March 07, 2005

MS splits Project Green into two waves

First wave of integrated business applications is scheduled to ship later this year

SAN DIEGO - The task of aligning Microsoft's collection of business applications around a common technology stack will happen in two distinct stages, Microsoft Senior Vice President Doug Burgum said Monday in a keynote address opening the company's Convergence conference, in San Diego.

A "first wave" of applications will begin shipping this year, while a "second wave" is scheduled to commence in 2008, leading to a converged code base, Burgum said.

Burgum heads Microsoft Business Solutions, the unit Microsoft created several years ago by combining its own back-office application development projects with two acquired companies, Great Plains and Navision. The move gave Microsoft a substantial portfolio of midmarket ERP (enterprise resource planning) and CRM (customer relationship management) products, but also left it with overlapping software suites built around different architectures.

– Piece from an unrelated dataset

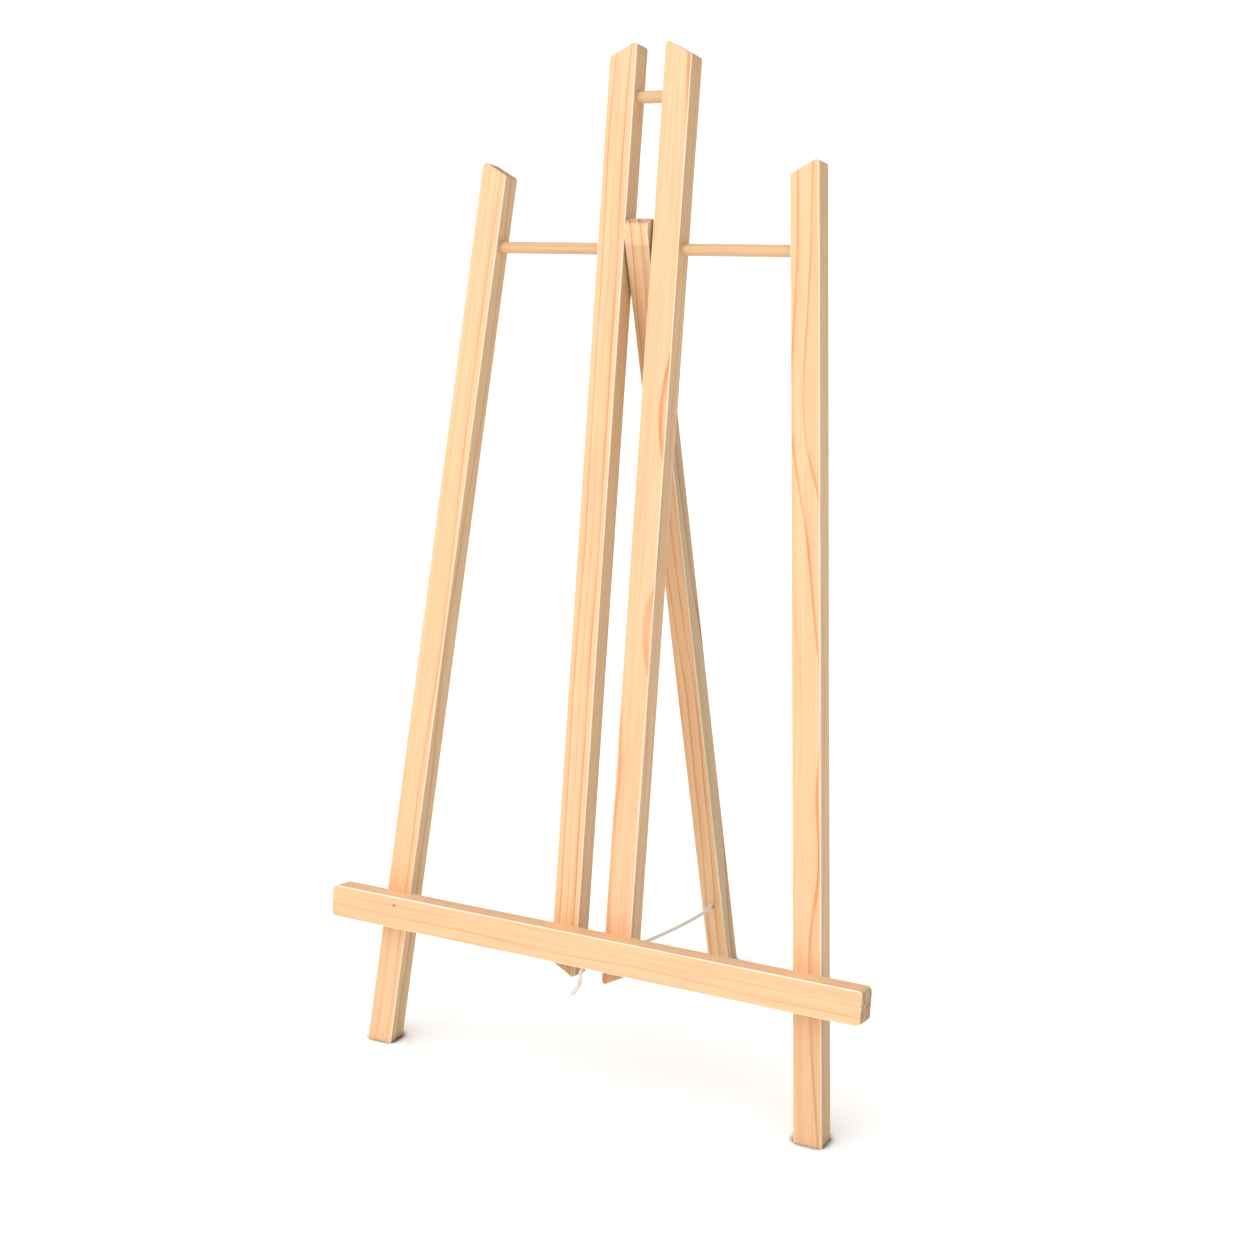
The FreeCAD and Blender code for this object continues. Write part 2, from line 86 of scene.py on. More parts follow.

Microsoft announced plans to combine its major business applications -- Axapta, Great Plains, Solomon, Navision and Microsoft CRM -- on one code base, dubbed "Project Green." The company initially put Project Green on an ambitious development path and forecast deliverables as early as 2004, but in the past year Microsoft has extended its development window and scaled back expectations.

Microsoft now sees the convergence of its business applications as a more gradual and incremental process. Each of the five software lines will have a major "wave one" overhaul within the next year, Burgum said. That update will bring a shared user interface to all the applications and better integrate them with other Microsoft technologies like its SharePoint portal software and SQL Server reporting tools.

Starting in 2008, Microsoft expects to release "second wave" updates moving the applications toward a common code base and a shared, model-driven business process architecture. Those second-wave updates will be integrated with Microsoft's forthcoming Longhorn operating system update, which isn't due until 2006, and its still-in-development Microsoft Office 12 upgrade.

Microsoft will talk more next year about its second-wave plans, Burgum said. For now, Microsoft Business Solutions is focusing on the next updates in each of its applications lines. Most of those aren't due until late 2005. Microsoft said it will release Microsoft Axapta 3.0 Service Pack 4 in the second quarter of this year and Navision 4.01 in the third. In the fourth quarter of the year, Microsoft plans to release Great Plains 8.5, Solomon 6.5 and a beta version of Axapta 4.0; a release-to-manufacturing version of Axapta 4.0 is scheduled for the first half of 2006. The next version of Microsoft CRM is slated for a late 2005 release-to-manufacturing.

To reassure customers worried about Microsoft's planned applications overhauls, Burgum announced an extension of the company's support guarantee. Microsoft will now support each major application update for five years, up from the three years previously promised.

Convergence attendees were pleased with that move. "That's big," said Beth Auza, president of Lauterbach Technology Group LLC, an El Paso, Texas, services firm that works on Solomon and Great Plains projects. "Microsoft upgrades are big changes, and we've had customers worried about keeping up. This will reassure them."

Great Plains customer Lubos Hudec, whose company selected Great Plains last year as its first ERP system, said he's also happy with the extension. "Five years is very reasonable," said Hudec, the accounting administrator for Executive Air Conditioning & Refrigeration Ltd., a commercial HVAC (heating, ventilation and air conditioning) specialist firm based in North Vancouver, British Columbia.